| Written problem |
Out of all the lines below, count those with the word "lifts". Give the number only.

| Items |

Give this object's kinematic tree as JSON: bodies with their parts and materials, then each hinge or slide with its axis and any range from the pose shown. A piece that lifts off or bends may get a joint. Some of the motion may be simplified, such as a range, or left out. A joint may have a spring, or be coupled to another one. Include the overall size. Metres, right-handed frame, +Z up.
--
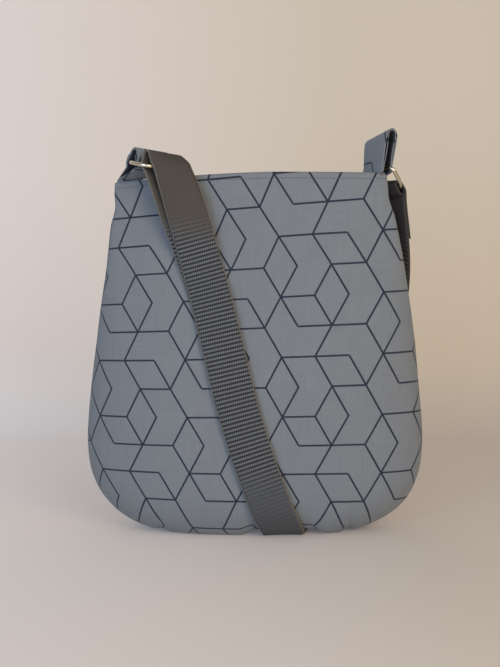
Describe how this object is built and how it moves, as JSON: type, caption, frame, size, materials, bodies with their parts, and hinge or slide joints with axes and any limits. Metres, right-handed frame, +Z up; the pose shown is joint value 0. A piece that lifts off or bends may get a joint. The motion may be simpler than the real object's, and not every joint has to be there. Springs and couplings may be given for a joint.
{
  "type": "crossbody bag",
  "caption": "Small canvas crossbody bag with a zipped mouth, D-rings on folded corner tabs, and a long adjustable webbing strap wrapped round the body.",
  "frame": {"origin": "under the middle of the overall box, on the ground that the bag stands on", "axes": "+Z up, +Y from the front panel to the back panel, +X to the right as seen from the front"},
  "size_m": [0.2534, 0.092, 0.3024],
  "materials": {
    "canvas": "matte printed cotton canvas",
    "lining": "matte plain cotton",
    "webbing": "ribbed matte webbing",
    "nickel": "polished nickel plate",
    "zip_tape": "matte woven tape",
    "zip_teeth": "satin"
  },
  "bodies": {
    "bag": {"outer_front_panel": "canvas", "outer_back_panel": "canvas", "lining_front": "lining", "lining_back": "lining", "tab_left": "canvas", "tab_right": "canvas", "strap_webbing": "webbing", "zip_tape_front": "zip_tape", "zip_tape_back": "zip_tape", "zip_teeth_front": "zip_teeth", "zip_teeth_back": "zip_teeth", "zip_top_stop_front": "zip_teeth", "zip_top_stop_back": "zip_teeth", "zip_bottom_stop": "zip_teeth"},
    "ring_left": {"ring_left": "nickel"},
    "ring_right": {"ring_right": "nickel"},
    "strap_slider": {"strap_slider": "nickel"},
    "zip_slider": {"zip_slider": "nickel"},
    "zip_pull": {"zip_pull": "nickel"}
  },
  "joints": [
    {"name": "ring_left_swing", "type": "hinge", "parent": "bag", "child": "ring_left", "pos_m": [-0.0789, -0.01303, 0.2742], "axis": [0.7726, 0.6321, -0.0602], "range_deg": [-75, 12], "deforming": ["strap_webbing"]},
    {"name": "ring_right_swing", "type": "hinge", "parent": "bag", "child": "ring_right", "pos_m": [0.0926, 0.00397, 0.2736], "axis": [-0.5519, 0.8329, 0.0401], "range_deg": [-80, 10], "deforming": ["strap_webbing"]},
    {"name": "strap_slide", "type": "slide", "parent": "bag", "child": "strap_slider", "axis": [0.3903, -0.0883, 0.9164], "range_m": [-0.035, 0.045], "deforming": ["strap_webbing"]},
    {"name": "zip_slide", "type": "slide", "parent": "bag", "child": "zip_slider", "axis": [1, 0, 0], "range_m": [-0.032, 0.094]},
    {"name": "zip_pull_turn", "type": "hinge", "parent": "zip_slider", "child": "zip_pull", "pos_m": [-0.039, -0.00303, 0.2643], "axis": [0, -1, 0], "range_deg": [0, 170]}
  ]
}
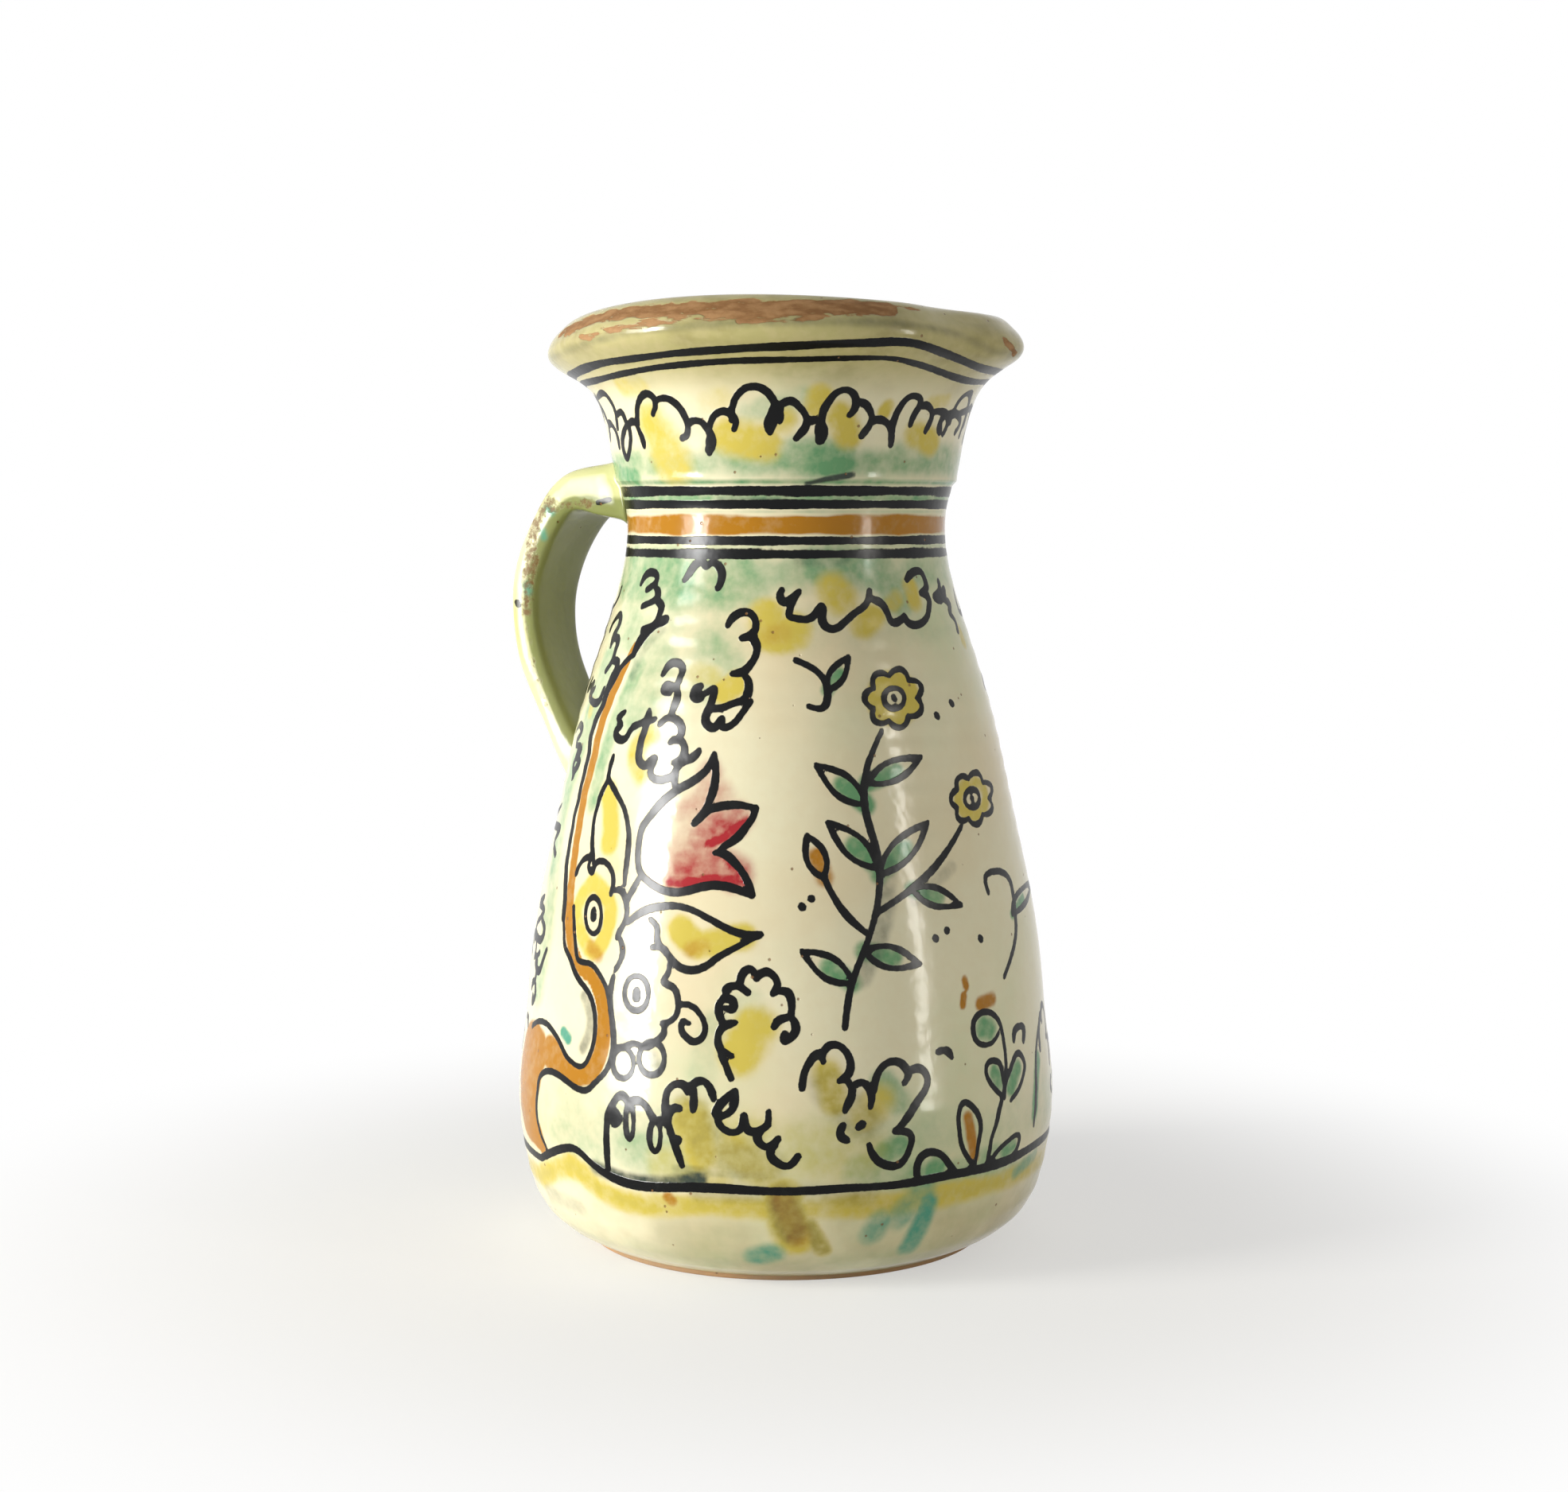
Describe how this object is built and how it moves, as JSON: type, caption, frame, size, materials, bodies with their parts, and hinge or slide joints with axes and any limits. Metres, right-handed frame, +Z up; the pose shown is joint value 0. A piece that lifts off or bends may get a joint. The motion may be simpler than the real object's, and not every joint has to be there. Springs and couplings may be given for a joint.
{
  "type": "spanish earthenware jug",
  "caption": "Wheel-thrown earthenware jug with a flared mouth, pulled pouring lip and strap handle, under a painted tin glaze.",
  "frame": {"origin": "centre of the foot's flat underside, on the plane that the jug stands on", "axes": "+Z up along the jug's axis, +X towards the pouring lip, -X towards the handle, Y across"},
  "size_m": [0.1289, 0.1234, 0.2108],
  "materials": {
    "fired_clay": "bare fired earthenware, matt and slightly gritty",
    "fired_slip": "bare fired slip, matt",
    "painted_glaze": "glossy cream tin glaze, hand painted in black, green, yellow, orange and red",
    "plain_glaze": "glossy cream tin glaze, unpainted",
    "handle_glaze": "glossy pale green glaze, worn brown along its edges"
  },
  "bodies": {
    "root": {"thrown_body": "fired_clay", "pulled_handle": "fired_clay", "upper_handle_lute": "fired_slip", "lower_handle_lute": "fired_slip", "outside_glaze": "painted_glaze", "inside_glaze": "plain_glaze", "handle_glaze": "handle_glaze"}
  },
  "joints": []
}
---
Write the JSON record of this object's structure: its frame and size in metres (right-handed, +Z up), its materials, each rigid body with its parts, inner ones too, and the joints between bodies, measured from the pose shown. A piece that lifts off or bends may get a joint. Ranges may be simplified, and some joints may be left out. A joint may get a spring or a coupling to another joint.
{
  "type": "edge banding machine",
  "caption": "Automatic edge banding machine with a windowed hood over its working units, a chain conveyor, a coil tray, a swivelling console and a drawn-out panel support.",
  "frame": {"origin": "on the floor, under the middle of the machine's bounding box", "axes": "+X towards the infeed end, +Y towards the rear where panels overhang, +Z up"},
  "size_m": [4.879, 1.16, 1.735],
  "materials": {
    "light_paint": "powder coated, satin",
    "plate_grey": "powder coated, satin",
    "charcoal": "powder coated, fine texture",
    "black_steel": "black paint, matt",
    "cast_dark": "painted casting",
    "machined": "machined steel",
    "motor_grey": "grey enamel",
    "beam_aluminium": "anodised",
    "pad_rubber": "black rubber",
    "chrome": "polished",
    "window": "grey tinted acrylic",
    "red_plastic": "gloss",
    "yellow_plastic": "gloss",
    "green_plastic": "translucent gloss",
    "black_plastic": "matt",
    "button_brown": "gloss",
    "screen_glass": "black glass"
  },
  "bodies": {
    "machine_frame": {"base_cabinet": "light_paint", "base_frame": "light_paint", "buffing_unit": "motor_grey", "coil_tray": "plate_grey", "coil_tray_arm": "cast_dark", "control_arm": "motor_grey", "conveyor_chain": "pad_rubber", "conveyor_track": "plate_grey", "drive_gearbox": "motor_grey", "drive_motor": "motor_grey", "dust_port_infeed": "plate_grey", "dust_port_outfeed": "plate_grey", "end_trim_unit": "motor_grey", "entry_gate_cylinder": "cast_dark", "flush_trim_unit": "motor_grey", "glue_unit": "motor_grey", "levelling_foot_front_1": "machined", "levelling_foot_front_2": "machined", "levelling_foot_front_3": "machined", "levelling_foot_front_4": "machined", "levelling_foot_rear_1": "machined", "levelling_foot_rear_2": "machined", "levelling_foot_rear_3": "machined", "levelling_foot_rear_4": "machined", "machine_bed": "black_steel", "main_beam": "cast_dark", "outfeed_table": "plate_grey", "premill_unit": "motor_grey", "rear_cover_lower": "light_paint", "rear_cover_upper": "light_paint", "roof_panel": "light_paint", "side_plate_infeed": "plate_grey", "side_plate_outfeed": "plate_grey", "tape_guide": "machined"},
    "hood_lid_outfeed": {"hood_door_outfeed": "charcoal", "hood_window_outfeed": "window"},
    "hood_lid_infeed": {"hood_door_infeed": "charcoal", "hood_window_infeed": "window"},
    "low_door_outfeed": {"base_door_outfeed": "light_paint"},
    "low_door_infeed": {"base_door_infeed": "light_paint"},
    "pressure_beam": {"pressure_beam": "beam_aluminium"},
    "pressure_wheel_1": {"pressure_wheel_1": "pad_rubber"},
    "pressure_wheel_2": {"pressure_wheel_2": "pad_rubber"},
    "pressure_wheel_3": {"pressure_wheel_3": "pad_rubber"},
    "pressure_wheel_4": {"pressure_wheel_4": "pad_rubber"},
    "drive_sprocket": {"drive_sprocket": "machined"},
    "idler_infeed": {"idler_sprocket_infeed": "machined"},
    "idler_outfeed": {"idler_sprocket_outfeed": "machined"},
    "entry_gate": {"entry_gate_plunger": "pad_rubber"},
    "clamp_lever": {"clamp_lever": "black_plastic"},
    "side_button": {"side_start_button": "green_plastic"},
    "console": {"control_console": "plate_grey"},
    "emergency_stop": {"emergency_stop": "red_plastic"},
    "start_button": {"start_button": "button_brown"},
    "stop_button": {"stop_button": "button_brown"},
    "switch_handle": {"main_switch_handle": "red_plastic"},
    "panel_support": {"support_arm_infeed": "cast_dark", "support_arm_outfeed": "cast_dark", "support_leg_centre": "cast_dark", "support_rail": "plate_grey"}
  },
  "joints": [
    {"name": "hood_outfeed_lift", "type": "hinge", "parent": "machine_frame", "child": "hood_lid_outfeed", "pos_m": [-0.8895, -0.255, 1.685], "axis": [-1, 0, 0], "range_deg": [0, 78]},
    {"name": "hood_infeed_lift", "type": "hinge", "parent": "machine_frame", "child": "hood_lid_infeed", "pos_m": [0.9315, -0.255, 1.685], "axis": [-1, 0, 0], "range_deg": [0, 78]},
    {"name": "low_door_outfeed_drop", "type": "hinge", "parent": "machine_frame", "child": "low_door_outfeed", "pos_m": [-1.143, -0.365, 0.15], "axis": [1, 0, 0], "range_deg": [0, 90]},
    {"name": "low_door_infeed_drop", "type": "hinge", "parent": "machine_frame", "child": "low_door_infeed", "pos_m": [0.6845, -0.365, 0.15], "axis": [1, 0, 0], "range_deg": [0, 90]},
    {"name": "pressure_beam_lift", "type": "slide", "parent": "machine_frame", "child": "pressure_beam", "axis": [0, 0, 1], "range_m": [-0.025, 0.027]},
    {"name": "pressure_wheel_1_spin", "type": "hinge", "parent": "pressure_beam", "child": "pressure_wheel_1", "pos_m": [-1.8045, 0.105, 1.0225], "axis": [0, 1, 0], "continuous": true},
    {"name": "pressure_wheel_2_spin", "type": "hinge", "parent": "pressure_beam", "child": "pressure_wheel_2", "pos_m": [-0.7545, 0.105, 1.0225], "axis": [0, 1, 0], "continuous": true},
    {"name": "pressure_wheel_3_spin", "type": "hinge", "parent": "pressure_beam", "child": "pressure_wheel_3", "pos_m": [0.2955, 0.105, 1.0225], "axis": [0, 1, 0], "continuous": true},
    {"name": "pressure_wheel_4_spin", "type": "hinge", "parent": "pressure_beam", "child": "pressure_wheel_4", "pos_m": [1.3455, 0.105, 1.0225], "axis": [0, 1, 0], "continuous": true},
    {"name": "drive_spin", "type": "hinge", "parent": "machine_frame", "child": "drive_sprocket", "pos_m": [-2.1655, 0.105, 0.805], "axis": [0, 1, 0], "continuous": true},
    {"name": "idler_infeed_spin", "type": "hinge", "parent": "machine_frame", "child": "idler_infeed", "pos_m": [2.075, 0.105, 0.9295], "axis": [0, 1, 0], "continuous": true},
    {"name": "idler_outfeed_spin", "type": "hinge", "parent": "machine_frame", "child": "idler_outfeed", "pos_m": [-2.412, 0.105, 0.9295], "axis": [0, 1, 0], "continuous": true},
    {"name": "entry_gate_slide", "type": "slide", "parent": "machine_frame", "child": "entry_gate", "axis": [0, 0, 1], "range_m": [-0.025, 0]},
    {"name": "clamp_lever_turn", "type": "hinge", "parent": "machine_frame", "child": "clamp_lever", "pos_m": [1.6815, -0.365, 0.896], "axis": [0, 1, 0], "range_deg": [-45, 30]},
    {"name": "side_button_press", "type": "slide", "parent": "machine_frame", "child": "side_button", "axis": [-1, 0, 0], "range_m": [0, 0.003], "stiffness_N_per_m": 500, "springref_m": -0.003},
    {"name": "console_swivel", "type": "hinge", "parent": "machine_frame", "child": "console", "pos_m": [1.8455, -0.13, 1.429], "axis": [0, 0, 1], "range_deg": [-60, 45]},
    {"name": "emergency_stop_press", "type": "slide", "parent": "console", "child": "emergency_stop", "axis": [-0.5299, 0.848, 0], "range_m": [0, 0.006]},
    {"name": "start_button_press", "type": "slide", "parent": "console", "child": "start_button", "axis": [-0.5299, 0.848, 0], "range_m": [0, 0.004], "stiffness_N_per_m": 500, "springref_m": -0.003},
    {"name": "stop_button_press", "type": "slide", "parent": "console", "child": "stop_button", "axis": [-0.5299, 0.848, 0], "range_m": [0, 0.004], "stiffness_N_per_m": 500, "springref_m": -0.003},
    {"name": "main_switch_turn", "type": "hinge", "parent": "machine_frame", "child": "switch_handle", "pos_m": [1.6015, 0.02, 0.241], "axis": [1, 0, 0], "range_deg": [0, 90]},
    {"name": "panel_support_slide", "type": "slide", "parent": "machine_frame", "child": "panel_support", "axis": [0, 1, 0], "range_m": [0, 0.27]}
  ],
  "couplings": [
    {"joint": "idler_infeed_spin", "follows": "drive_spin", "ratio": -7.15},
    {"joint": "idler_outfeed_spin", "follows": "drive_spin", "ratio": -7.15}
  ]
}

| Solution to the problem |
4